WHAT NEEDS TO BE DONE: Return all the data, word for word.

Start

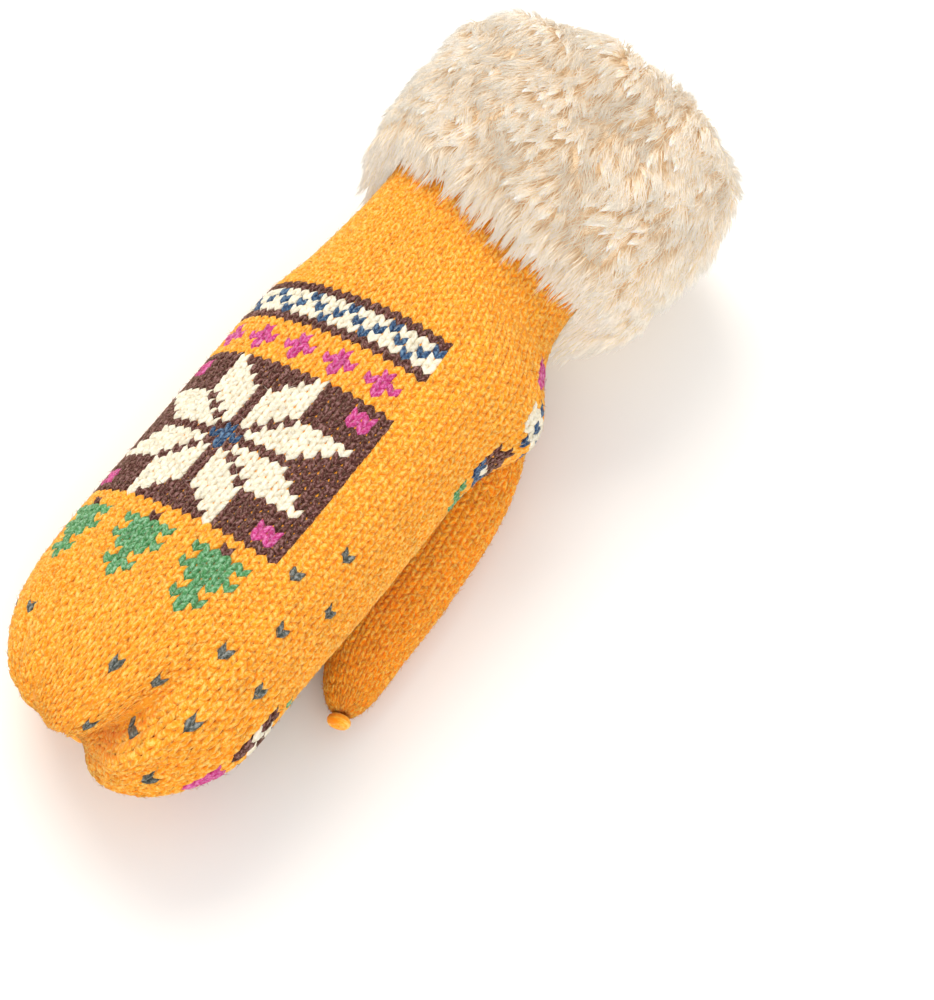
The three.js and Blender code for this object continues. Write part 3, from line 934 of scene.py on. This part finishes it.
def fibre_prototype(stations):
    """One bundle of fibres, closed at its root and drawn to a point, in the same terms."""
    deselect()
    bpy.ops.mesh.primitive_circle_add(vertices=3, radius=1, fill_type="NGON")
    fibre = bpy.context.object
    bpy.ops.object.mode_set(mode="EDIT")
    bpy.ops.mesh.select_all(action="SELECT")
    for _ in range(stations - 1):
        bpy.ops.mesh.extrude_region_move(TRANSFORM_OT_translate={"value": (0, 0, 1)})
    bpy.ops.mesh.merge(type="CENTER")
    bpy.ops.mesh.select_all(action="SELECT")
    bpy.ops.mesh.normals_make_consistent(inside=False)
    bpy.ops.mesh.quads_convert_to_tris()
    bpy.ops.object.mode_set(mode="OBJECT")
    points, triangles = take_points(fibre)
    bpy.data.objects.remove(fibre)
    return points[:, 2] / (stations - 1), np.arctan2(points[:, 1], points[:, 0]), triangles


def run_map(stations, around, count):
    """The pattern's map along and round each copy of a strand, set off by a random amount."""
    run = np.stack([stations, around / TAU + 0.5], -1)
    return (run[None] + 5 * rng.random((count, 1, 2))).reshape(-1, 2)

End

ANSWER BELOW:
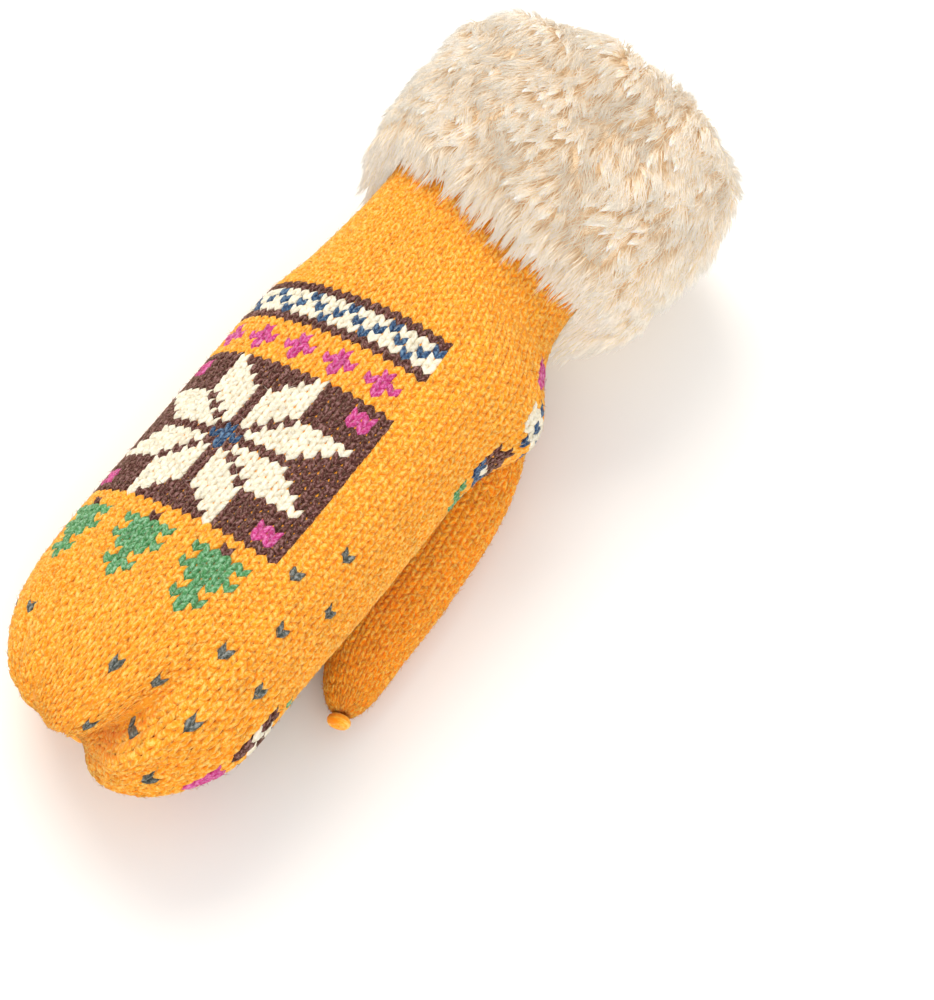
The three.js and Blender code for this object continues. Write part 3, from line 934 of scene.py on. This part finishes it.
def fibre_prototype(stations):
    """One bundle of fibres, closed at its root and drawn to a point, in the same terms."""
    deselect()
    bpy.ops.mesh.primitive_circle_add(vertices=3, radius=1, fill_type="NGON")
    fibre = bpy.context.object
    bpy.ops.object.mode_set(mode="EDIT")
    bpy.ops.mesh.select_all(action="SELECT")
    for _ in range(stations - 1):
        bpy.ops.mesh.extrude_region_move(TRANSFORM_OT_translate={"value": (0, 0, 1)})
    bpy.ops.mesh.merge(type="CENTER")
    bpy.ops.mesh.select_all(action="SELECT")
    bpy.ops.mesh.normals_make_consistent(inside=False)
    bpy.ops.mesh.quads_convert_to_tris()
    bpy.ops.object.mode_set(mode="OBJECT")
    points, triangles = take_points(fibre)
    bpy.data.objects.remove(fibre)
    return points[:, 2] / (stations - 1), np.arctan2(points[:, 1], points[:, 0]), triangles


def run_map(stations, around, count):
    """The pattern's map along and round each copy of a strand, set off by a random amount."""
    run = np.stack([stations, around / TAU + 0.5], -1)
    return (run[None] + 5 * rng.random((count, 1, 2))).reshape(-1, 2)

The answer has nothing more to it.